The average temperature is 22 C in the summer and 10.5 C in winter, occasionally falling to as low as -8 C.
Snow falls in July and August.
Above the escarpment of the Caracol Falls the vegetation is montane rainforest and araucaria forest.
Below the escarpment the vegetation is submontane seasonal deciduous forest.
The park also contains savanna grasslands.

The araucaria forest was devastated by logging from the 1920s to 1950s, but some specimens with trunks up to 1.5 m in diameter are still found near the edge of the escarpment.
The vegetation is now regenerating, and Araucária angustifolia is forming an emergent stratum above a canopy of trees such as Pinho-bravo, Bugre and Capororoca.
The large numbers of visitors create some environmental problems, including destruction of seedlings, litter, and so on.
However, generally the environment is recovering and wild animals are returning to their habitats.
Areas are set aside for visitors to use for picnics and leisure, and other areas are set aside as refuges.
Thousands of tree seedlings have been planted to speed up recovery.

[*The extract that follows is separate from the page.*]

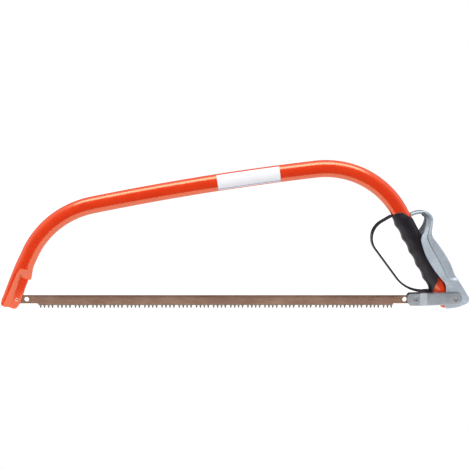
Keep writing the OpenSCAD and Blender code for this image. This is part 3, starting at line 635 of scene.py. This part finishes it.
def lever_sheet(per_station=14):
    """Outer face of the lever: each section runs from one front edge over the rounded back to the other. A half section
    is a flat, a quarter round, a flank that widens to the fold, a groove of bell shape at the fold, and a straight
    flange to the front edge. Returns too how much painted shade each point gets, from 0 to 1: the groove and the curl
    under the hook are darkened as if shade fell in them."""
    # f counts the stations, as do the numbers that say where the relief and the curl begin and end
    f = np.linspace(0, len(stations) - 1, (len(stations) - 1) * per_station + 1)
    back_line, front_line, web, fold, edge, share = (spline(column, f) for column in zip(*stations))
    deep = np.linalg.norm(front_line - back_line, axis=1)[:, None]
    run = (front_line - back_line) / deep
    # The pressed relief fades out at the hook and at the flat pivot cheeks
    f, edge, share = f[:, None], edge[:, None], share[:, None]
    relief = smooth((f - 5.0) / 1.5) * smooth((12.65 - f) / 0.55)
    web, fold = web[:, None] - relief_web * relief, fold[:, None] - relief_fold * relief
    # Distances from the back: r ends the round, m is the fold, and near is the finer mesh round it
    r = np.minimum(lever_round, deep * 0.45)
    m = np.maximum(r + 0.3, deep * (1 - share))
    near = np.minimum(1.6, (m - r) * 0.5)
    d = np.concatenate([r + (m - near - r) * np.linspace(0.2, 0.95, 4), m + near * np.linspace(-1, 1, 9),
                        m + near + (deep - m - near) * np.linspace(0.1, 1, 7)], axis=1)
    w = np.where(d < m, web + (fold - web) * (d - r) / (m - r), fold + (edge - fold) * (d - m) / (deep - m))
    groove = relief * np.exp(-((d - m) / groove_half) ** 2)
    w = w - groove_deep * groove
    # The curl under the hook gets painted shade as the groove does, darkened where it turns away from the light
    curl = smooth((f - 2.2) / 0.8) * smooth((5.6 - f) / 1.6) * smooth((d - m) / 1.5 + 0.4)
    painted_shade = np.maximum(groove, 0.9 * curl)
    # The flat of the back and the round come before these, and the other half mirrors them
    a = np.radians(np.linspace(0, 90, 8))
    flat = (web - r) * np.linspace(0, 0.85, 4)
    d = np.concatenate([0 * flat, r * (1 - np.cos(a)), d], axis=1)
    w = np.concatenate([flat, web - r + r * np.sin(a), w], axis=1)
    painted_shade = np.concatenate([np.zeros((len(f), 12)), painted_shade], axis=1)
    d, w, painted_shade = (np.concatenate([q[:, :0:-1] * sign, q], axis=1) for q, sign in ((d, 1), (w, -1), (painted_shade, 1)))
    # The last section bows down to the round foot
    drop = np.stack([-run[:, 1], run[:, 0]], axis=-1)
    bow = foot_bow * np.clip(f - len(stations) + 2, 0, 1) * np.sin(np.pi * np.clip(d / deep, 0, 1))
    p = back_line[:, None, :] + run[:, None, :] * d[..., None] + drop[:, None, :] * bow[..., None]
    return np.stack([pin_rear[0] + p[..., 0], w, pin_rear[1] + p[..., 1]], axis=-1), painted_shade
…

The region was recommended for permanent preservation as a refuge for deer, and mainly preás.
30 species of mammals have been recorded, including veado mateiro, bugio-ruivo, gato-do-mato-pequeno, coati, otter and preá.
130 species of bird have been recorded.

==Tourism==
The park receives about 2,500,000 visitors annually.
It is the most popular tourist destination in the southern region of Brazil after the Iguaçu National Park.
As of 2014 there was an admission fee of R$12 per person.
The park provides barbecue grills for visitors in an area with tables and benches, many covered, with nearby toilets.
There is a large grassy area for sports.
Beside the park entrance there are craft shops, a restaurant and toilets.

A cable car provides a panoramic view of the falls.
The cable cars have closed cabins and come from Switzerland.
They are operated by a private company, and there is a fee for the ride.
There are two belvederes from which the waterfall can be viewed, one with free admission, the other slightly higher and with an entrance fee.
The 27 m glassed-in platform is reached by an elevator.
The Ecological Observatory gives one of the best views.
There is a stairway with 927 steps leading to the base of the waterfall.

The Loboguará Project, established in 1991, is based in the park and supports low impact ecological tourism and environmental education.
The Loboguará Project gives courses on the park's environment, observation, interpretation and practical ecology actions.
There are four interpretive trails, a center of environmental education in an old house built of araucaria pine wood by the Wassen family, and an amphitheatre.
As of 2014 the environmental center seemed to have been abandoned.
The trails are unsuitable for people in poor physical condition, who may instead pay to take the small train ride from the Sonho Vivo Station.